Ia mengatakan munculnya tokoh eksternal yang dianggap lebih layak menjadi ketum dibanding kader sendiri, seakan menunjukkan regenerasi internal partai yang kurang berjalan.
Verdy berpendapat salah satu faktor utama dalam intrik PPP ini ialah tidak lolosnya mereka untuk pertama kali ke parlemen di Pemilu 2024.
Ia mengatakan kasus itu bukan hanya menunjukkan kegagalan elektoral partai. Namun juga simbol dari kemunduran legitimasi politik partai.
“Dengan kehilangan kursi di parlemen menggambarkan ada otoritas simbolik dan pengaruh partai di panggung nasional yang melemah,” ucapnya.

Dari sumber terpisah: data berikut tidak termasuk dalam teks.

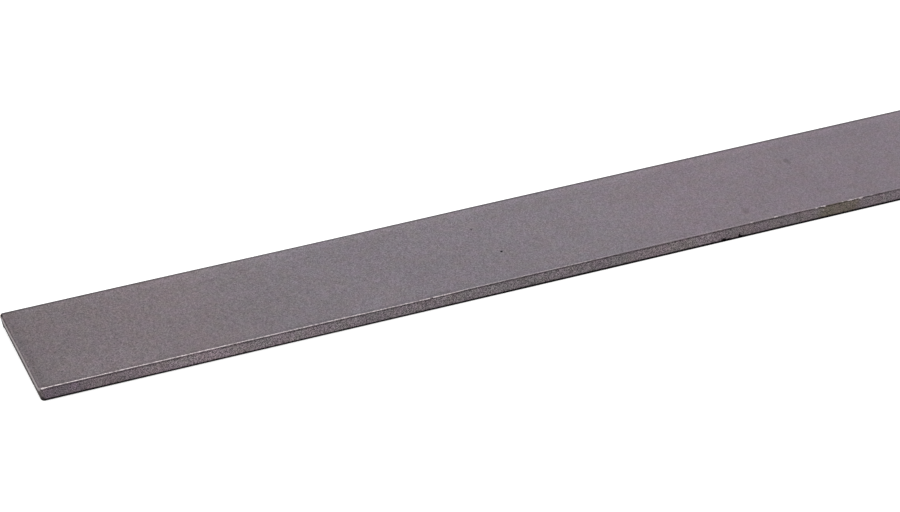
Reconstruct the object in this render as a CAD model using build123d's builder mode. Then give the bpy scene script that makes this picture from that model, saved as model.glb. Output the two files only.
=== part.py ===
"""Hot-rolled mild steel flat bar, 25 x 3 mm, cropped to a stock length of 1 m.

The bar lies flat along X. The origin is at the centre of its underside, with X along the length, Y across
the width and Z up through the thickness. All sizes are in millimetres.
"""

import os

from build123d import *

# Rolled section
bar_length = 1000.0
bar_width = 25.0
bar_thickness = 3.0
edge_radius = 0.3  # the rolls leave each long corner slightly rounded

# Ends cropped in a shear. Where the blade enters, the corner is drawn down in a small roll. Below it
# the blade rubs an upright land, and the rest of the thickness breaks away on a slant.
rollover_reach = 0.35  # length of top face that is drawn down
rollover_depth = 0.2  # how far it has sunk at the cut
land_height = 0.5
blade_clearance = 0.42  # gap between the blades, by which the break leans back
end_corner_radius = 0.5  # upright corners of the cut, blunted by the blades

# A shear leaves the two ends of a length unlike each other. The left end lay on the fixed blade, so its
# upper corner is rolled. The right end was pushed off by the moving blade, so its lower corner is.
# Each plane starts at the rolled corner, with its x into the bar and its y out of the rolled face.
left_cut = Plane(origin=(-bar_length / 2, 0, bar_thickness), x_dir=(1, 0, 0), z_dir=(0, -1, 0))
right_cut = Plane(origin=(bar_length / 2, 0, 0), x_dir=(-1, 0, 0), z_dir=(0, -1, 0))

with BuildPart() as flat_bar:
    with BuildSketch(Plane.YZ.offset(-bar_length / 2)) as rolled_section:
        with Locations((0, bar_thickness / 2)):
            RectangleRounded(bar_width, bar_thickness, edge_radius)
    extrude(amount=bar_length)

    with BuildSketch(Plane.XY) as plan_view:
        RectangleRounded(bar_length, bar_width, end_corner_radius)
    extrude(amount=bar_thickness, mode=Mode.INTERSECT)

    land_foot = rollover_depth + land_height
    scrap_reach = rollover_reach + blade_clearance
    with BuildSketch(left_cut, right_cut) as sheared_off:
        with BuildLine():
            roll = TangentArc((rollover_reach, 0), (0, -rollover_depth), tangent=(-1, 0))
            Polyline(
                roll @ 1,
                (0, -land_foot),
                (blade_clearance, -bar_thickness),
                (-scrap_reach, -bar_thickness),
                (-scrap_reach, 0),
                roll @ 0,
            )
        make_face()
    extrude(amount=bar_width, both=True, mode=Mode.SUBTRACT)

flat_bar.part.label = "flat_bar"
os.makedirs("parts", exist_ok=True)
export_step(flat_bar.part, "parts/flat_bar.step")
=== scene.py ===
"""Dresses a packed steel flat bar: a finely meshed skin with sheared ends, its mill scale, a plain stage.

The file is laid out as a Blender add-on, and is run as a script. All lengths are in metres, in the frame of
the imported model: X along the bar, Y across it and Z up, with the bar's underside at zero.
"""

import math

import bmesh
import bpy
from bpy.props import FloatProperty, FloatVectorProperty, PointerProperty
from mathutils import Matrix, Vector, noise


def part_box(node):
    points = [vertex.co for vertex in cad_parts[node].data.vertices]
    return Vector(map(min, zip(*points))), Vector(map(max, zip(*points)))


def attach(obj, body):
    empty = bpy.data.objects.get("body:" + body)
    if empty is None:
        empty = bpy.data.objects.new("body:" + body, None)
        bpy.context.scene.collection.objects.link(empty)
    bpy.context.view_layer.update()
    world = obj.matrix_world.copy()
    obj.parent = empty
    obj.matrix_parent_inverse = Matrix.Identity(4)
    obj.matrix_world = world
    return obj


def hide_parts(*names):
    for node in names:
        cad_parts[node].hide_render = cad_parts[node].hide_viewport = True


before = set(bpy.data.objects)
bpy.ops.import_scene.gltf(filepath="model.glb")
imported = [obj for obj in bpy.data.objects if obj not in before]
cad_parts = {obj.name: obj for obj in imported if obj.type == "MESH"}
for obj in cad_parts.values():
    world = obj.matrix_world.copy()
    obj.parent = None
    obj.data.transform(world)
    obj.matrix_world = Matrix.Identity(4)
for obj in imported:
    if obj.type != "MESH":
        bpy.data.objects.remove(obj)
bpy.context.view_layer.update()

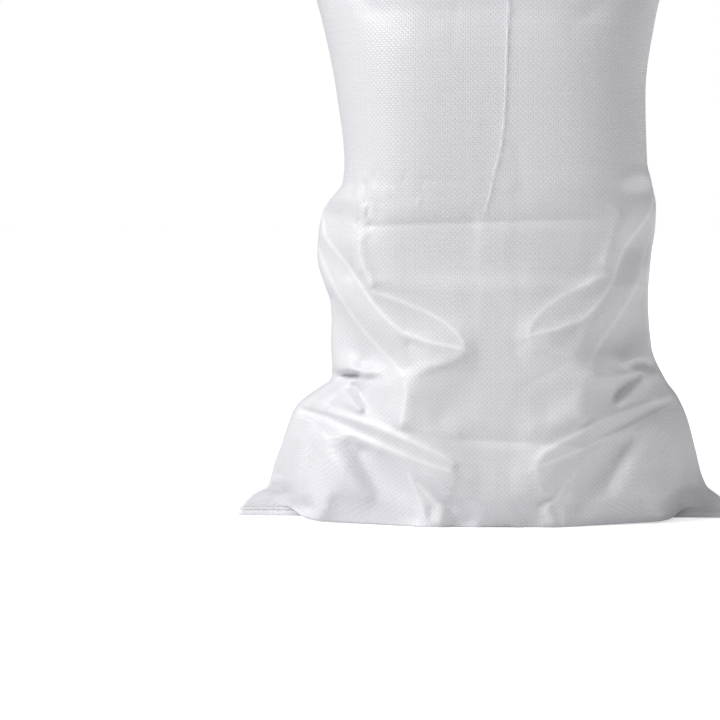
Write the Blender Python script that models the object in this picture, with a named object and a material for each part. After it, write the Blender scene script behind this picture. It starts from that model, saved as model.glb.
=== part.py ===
"""A filled cement sack of woven polypropylene, sewn shut at both ends, standing upright.

Metres, +Z up, the front faces -Y. The origin is on the floor, in the middle of the sack's footprint box.
"""

from math import pi

import bpy
import numpy as np

# The hems, where the layers of cloth lie flat together and are sewn.
HEM_HALF_WIDTH = 0.262
HEM_HALF_THICKNESS = 0.0016
BOTTOM_HEM_HEIGHT = 0.0095
TOP_HEM_HEIGHT = 0.024
TOP_HEM_HALF_WIDTH = 0.252

# The sewing threads: where they run, measured from the edge of their hem.
THREAD_DIAMETER = 0.0010
THREAD_GAP = 0.0003
BOTTOM_STITCH_FROM_EDGE = 0.0068
TOP_STITCH_FROM_EDGE = 0.0120
THREAD_SHORT_OF_CORNER = 0.004
THREAD_SIDES = 12

# Under the sack the cloth bulges down to the floor on both sides of the bottom hem.
SEAM_SLOT_WIDTH = 0.0026
CUT_DEPTH_INTO_HEM = 0.0001
CUTTER_MARGIN = 0.010

# The strand that has frayed off the top hem and hangs down the front.
STRAND_DIAMETER = 0.0014
STRAND_ROUTE = (
    (0.0240, -0.0041, 0.6900),
    (0.0240, -0.0043, 0.6800),
    (0.0239, -0.0072, 0.6700),
    (0.0238, -0.0143, 0.6600),
    (0.0236, -0.0290, 0.6520),
    (0.0235, -0.0475, 0.6400),
    (0.0232, -0.0715, 0.6200),
    (0.0228, -0.0892, 0.6000),
    (0.0225, -0.1006, 0.5800),
    (0.0220, -0.1091, 0.5600),
    (0.0216, -0.1147, 0.5400),
    (0.0212, -0.1187, 0.5200),
    (0.0207, -0.1223, 0.5000),
    (0.0202, -0.1250, 0.4800),
    (0.0196, -0.1269, 0.4600),
    (0.0188, -0.1281, 0.4400),
    (0.0178, -0.1290, 0.4200),
    (0.0160, -0.1296, 0.4000),
    (0.0130, -0.1299, 0.3820),
    (0.0085, -0.1300, 0.3660),
    (0.0050, -0.1300, 0.3520),
    (0.0038, -0.1297, 0.3420),
    (0.0010, -0.1292, 0.3320),
)
STRAND_POINTS = 76

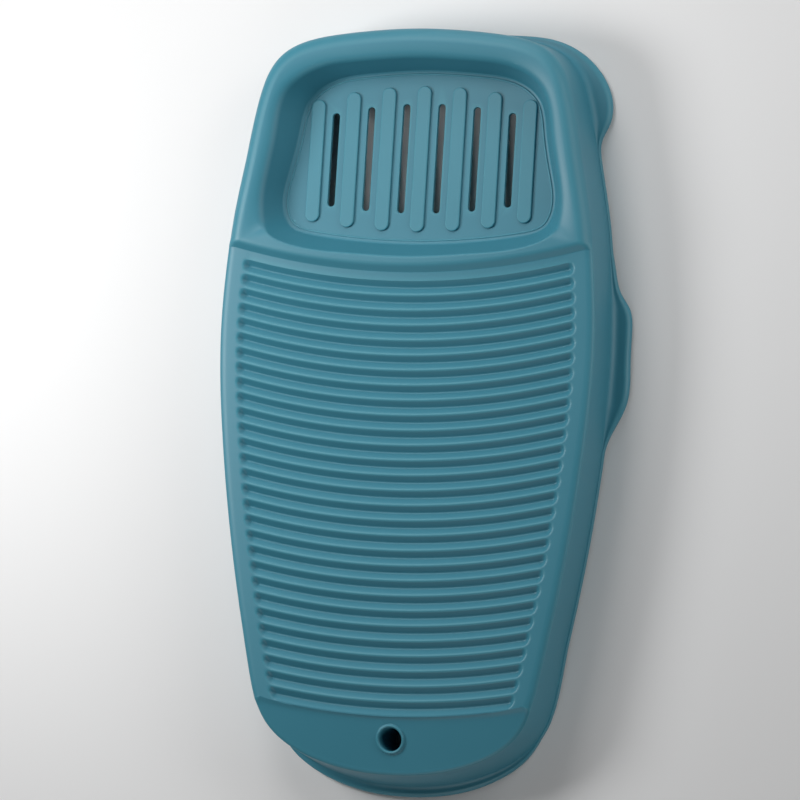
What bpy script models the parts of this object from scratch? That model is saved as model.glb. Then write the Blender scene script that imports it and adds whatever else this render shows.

Dalam situasi krisis seperti ini, alih-alih memunculkan kader internal sebagai simbol resilience partai politik. Namun yang bermunculan justru rumor tokoh eksternal digadang-gadang menjadi ketua umum.
Verdy menyampaikan munculnya wacana tokoh eksternal jelang Muktamar PPP ini bisa dibaca dari dua arah. Pertama, upaya rebranding organisasi dengan harapan tokoh eksternal dapat membawa basis baru, narasi baru, dan jaringan baru. Kedua ialah krisis kepercayaan terhadap kader internal.
Rawan Dualisme
Wacana tokoh eksternal juga rentan membawa PPP kembali terjebak dalam konflik dualisme kepemimpinan.
“Jika calon eksternal benar-benar dimajukan tanpa konsensus internal, bukan tidak mungkin muncul muktamar tandingan seperti era sebelumnya,” ujarnya.
Verdy mengatakan jika memang PPP ingin bertahan di kancah politik nasional, maka mereka harus memulainya dengan membangun ulang narasi, bukan sekadar mencari tokoh populer.